Sunday, August 20, 2017

Dear Animal Advocacy Organizations: If You're Not Fighting White Supremacy, Then I Can't be Part of Your Movement

I came to the animal liberation movement through the feminist and social justice movements. I became vegan nine years ago because I came to the realization - largely through reading things like Carol J. Adams' The Sexual Politics of Meat - that there was no meaningful difference between oppression of nonhumans and oppression of marginalized humans. The philosophy that creates a hierarchy of whose needs and lives matters and whose don't is the problem. A truly just society can only be achieved through the rejection of all philosophies that value some lives more than others. Therefore, for me, there is no veganism - there is no animal liberation - without a wholesale rejection of all forms of oppression. It is not only ending nonhuman animal oppression that matters, but also ending white supremacy and patriarchy. They cannot be separated.

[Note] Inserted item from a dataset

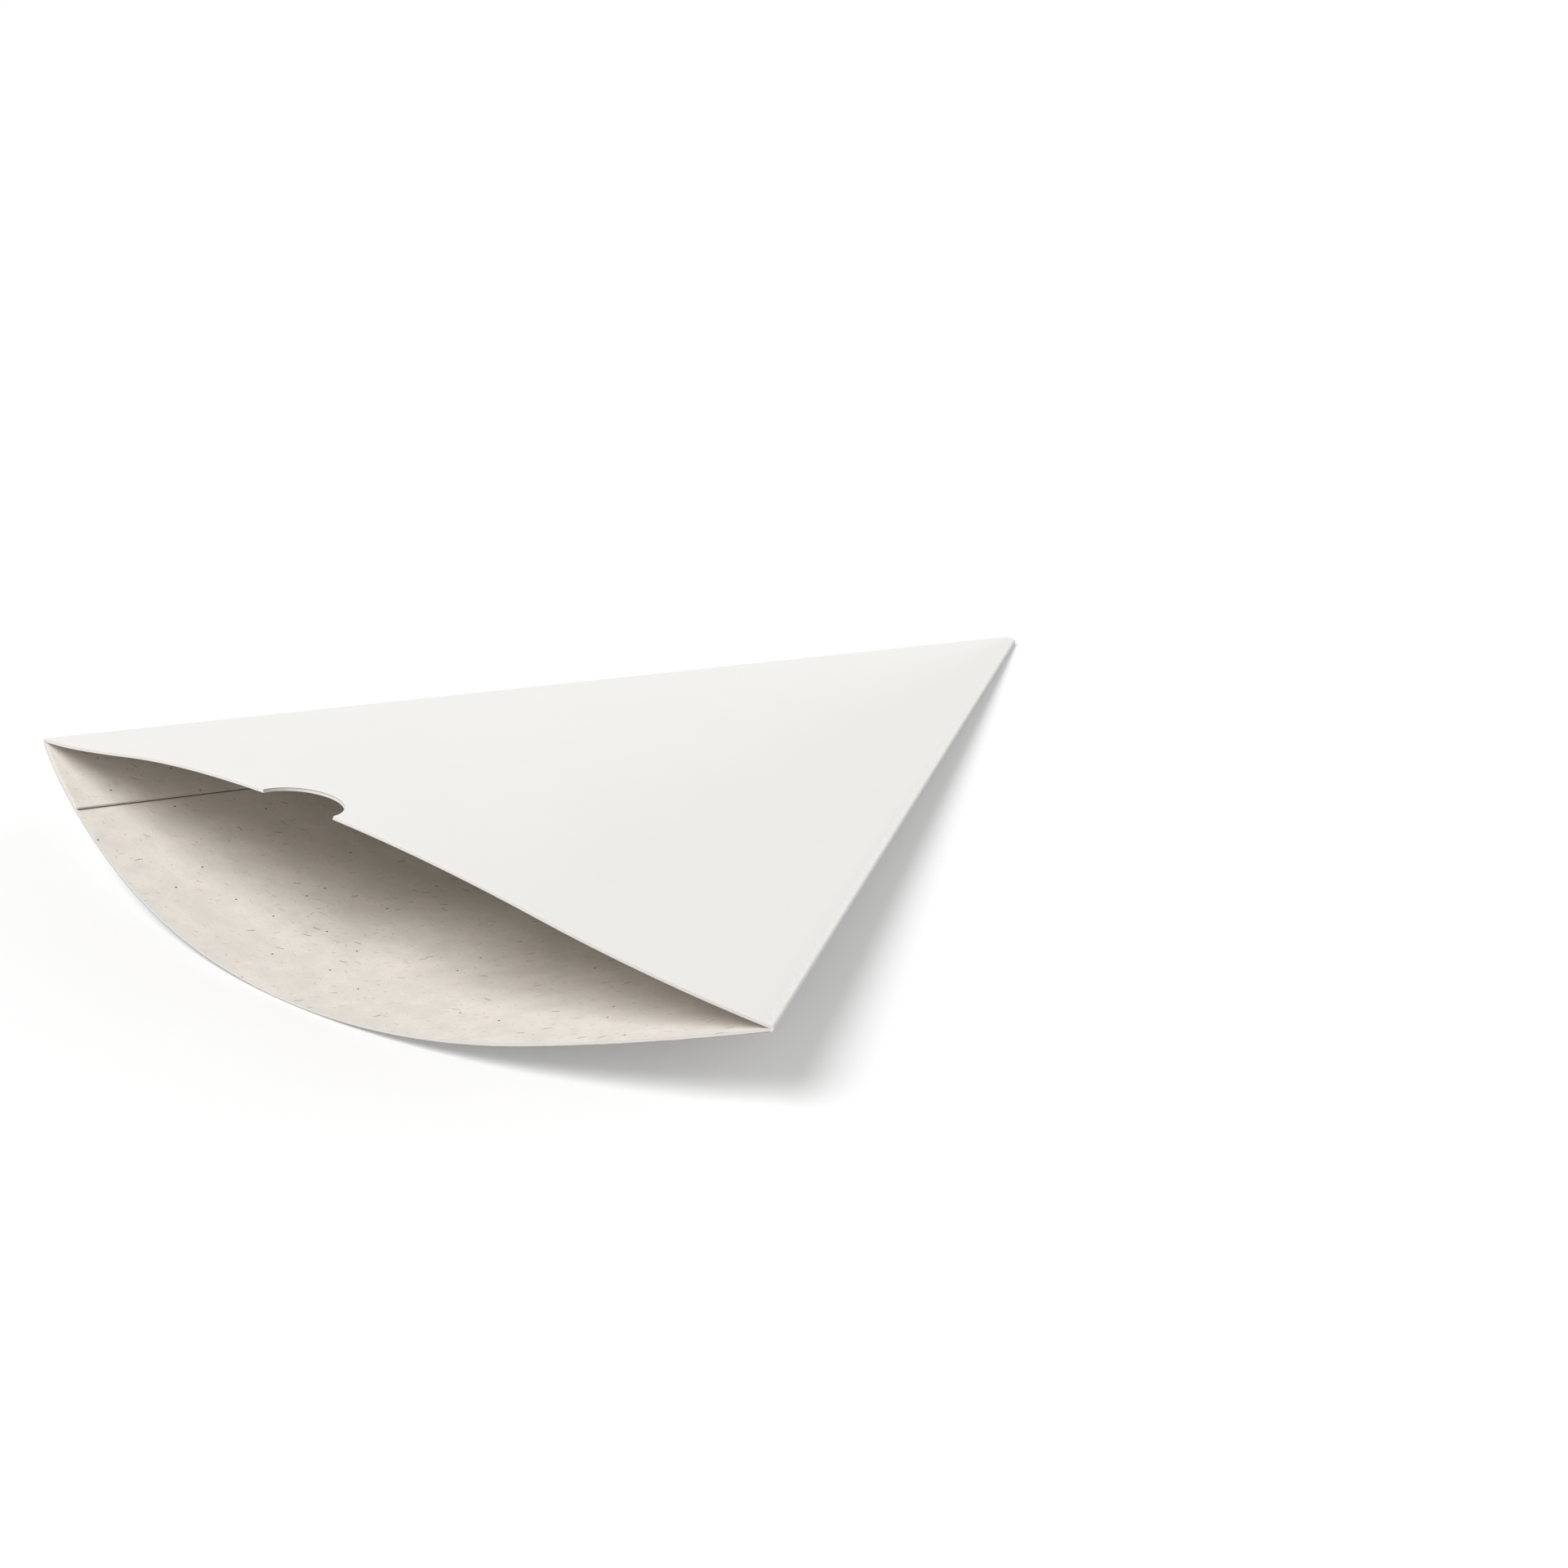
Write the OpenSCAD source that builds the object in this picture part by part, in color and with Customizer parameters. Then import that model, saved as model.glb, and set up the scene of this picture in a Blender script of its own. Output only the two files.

That is why I find it profoundly disappointing that so few animal advocacy organizations have spoken out against what happened in Charlottesville last weekend and about what is happening all across the country. There are some exceptions: Food Empowerment Project is a wonderful organization that always focuses on the interrelationship of human and nonhuman oppression. And other organizations have made these connections as well. But that is the exception rather than the norm.

We believe that to be vegan is to stand against oppression in all of its many forms.
White nationalists/nazis/white supremacists have been emboldened because they have their leader in the White House and are fighting back against movements like Black Lives Matter that claim the right of people of color to even exist in our society. This should matter for all organizations that advocate for an end to oppression. White supremacy advances the belief of the supremacy of white males over all beings, including nonhumans. Animal advocacy should be and can be a tool for ending white supremacy.

There is no choosing not to speak out in this moment. As Desmond Tutu famously said:

“If you are neutral in situations of injustice, you have chosen the side of the oppressor. If an elephant has its foot on the tail of a mouse, and you say that you are neutral, the mouse will not appreciate your neutrality.”

I do not expect animal advocacy organizations to change or expand their missions. But I do expect them to make some recognition that this fight is also their fight:
  1. I expect them to say something about what is happening in the United States right now and condemn the emboldened racism;
  2. I expect them to look very closely at how they perpetuate white supremacy within their own work and takes steps to undo those practices; and 
  3. I expect them to incorporate the wisdom of vegans of color like A. Breeze Harper and Aph Ko into their work. 
There is no animal liberation without liberation for all marginalized and oppressed groups.

And there is no animal liberation without dismantling white supremacy.